The Bouches do Rhones
27 August 2007 | At the mouth of the Rhone
Hot and still
We left Sete at 1900 on the Monday night. The forecast was light and variable breezes and for most of the way that's what we had. We motor-sailed slowly, taking our time. It was a beautiful night with a huge moon, almost bright enough to read by. We had a very brief visit from some dolphins just before sunset, glimpsed a few fishing boats out of Sete and otherwise saw practically nothing until about 0400.
Poor Pip was unwell, despite the glassy flat sea. We think it was food poisoning from a quiche. We had bought several, along with some gorgeous bread, from a bakers in Sete, and one had obviously disagreed with her. Sarah stayed on watch an extra two hours so Pip could sleep it off. No complaints, though, as about 0500 a little breeze got up and finally we could turn the engine off.
With a flat sea and about 12 knots of wind, Roaring Girl romped away on her favourite close reach. So much for going slowly: we charged along at 5.5 knots plus. Not bad for a fully laden cruising boat with a long trail of weed and deliberately under-canvassed so the invalid could enjoy a flat berth. After about 2.5 hours, as the sun warmed everything up, the breeze died, and the engine came on again. By then, Pip felt much better.

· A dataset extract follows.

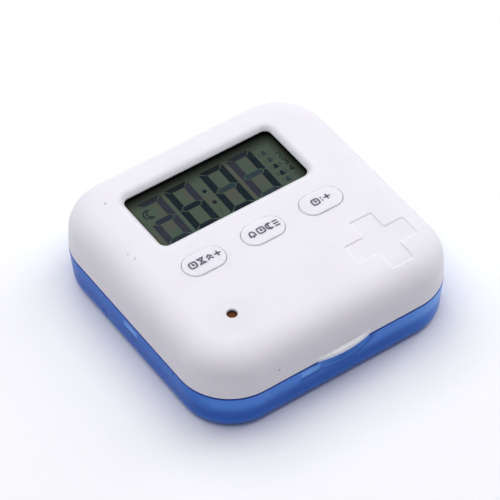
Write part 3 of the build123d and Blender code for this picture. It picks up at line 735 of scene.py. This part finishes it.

The picture is one of the cardinal marks off the mouth of the river, the flat marshlands hazy in the background. For such an awesome and fast waterway, the actual river mouth is tiny. All the big ships go to Marseilles, Sete, or into the ports of the Gulf of Fos. This bay is to the east of the Rhone and the national park of the Camargue. Coming from the west, there is a big sand spit which you must skirt round carefully, but the safe depths are clearly marked by these cardinals.
There are hordes of fishing boats sitting on the edge of the channel, just out of the way of the numerous large container craft. Sailing boats motor or (when we came in) drift about. It's a very busy place, and we were glad it was full daylight.